If you’re wondering, “is financial year and assessment year same?" – they aren’t. The difference between assessment year and financial year is vital to filing taxes correctly. During the AY, you’ll report your FY income on the tax forms, and that makes it essential to select the correct year on documents like ITR forms.

Keeping these terms clear helps you avoid errors, file on time, and meet all deadlines—like the typical ITR filing date, usually July 31 for individuals, in the assessment year.

Why the Assessment Year is Used in ITR Forms Instead of the Financial Year?

Income tax returns use the assessment year because it’s the period when your income from the previous financial year is reviewed and taxed.
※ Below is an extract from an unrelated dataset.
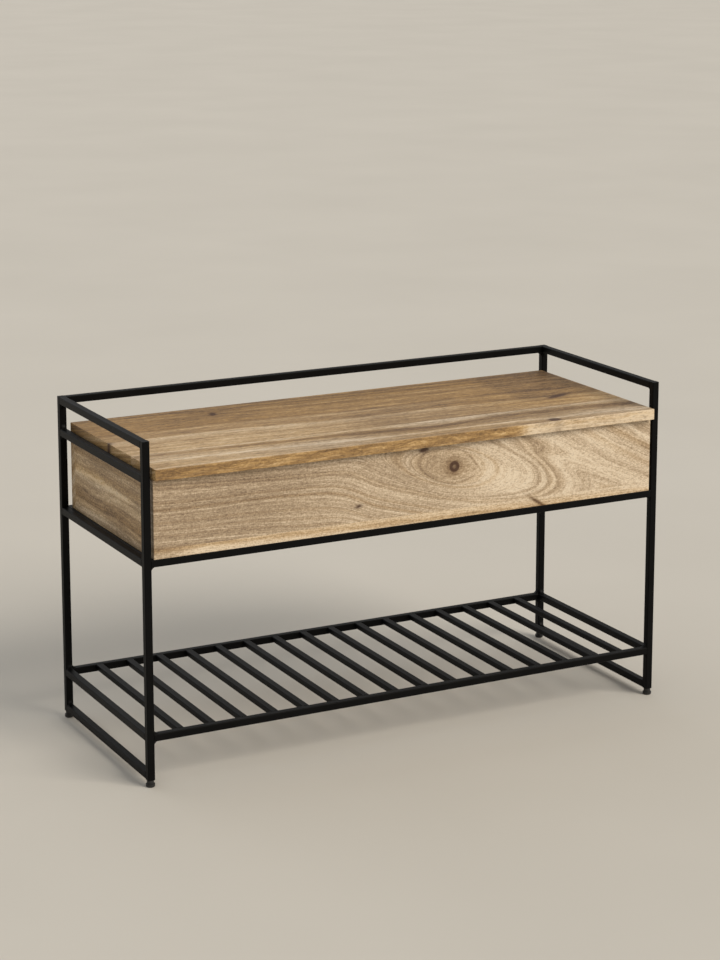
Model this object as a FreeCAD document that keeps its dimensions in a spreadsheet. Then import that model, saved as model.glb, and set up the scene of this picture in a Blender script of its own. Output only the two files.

This setup avoids taxing income before it’s fully earned, which is why your assessment year and financial year differ in tax documents.

For example, since income details aren’t final until the financial year ends, factors like job changes or new investments can affect your total. Only after March 31 can your entire earnings and any deductions be calculated accurately. Thus, when filing an ITR, you enter the assessment year specifically to evaluate and tax what you earned in the previous financial year.

This financial year and assessment year difference helps ensure accurate, fair taxation.

Conclusion

You can effectively manage your taxes when you understand the assessment year and financial year. By knowing how the financial and assessment year work, you can file your returns on time, avoid confusion, and make informed economic choices.

FAQs

Q. Can I choose my own financial year for tax purposes?

No, you cannot choose your financial year. In India, the financial year runs from April 1 to March 31. This timeframe ensures that all taxpayers follow a consistent schedule, simplifying tax filing and assessment.

Q. What happens if I miss filing my ITR within the assessment year?

You might face a late filing fee or penalties if you miss filing within the assessment year. Additionally, you could lose eligibility for certain deductions or refunds, so filing on time is essential.

Q. Is there a difference between the fiscal year and financial year?

In India, the terms fiscal year and financial year are often used interchangeably, both covering the same period from April 1 to March 31. However, fiscal years may vary in other countries, so always confirm based on your country.

Q. Why does the assessment year start after the financial year ends?

The assessment year starts after the financial year, so income earned can be accurately reviewed and taxed. This timing ensures you report complete and accurate financial information for tax assessments.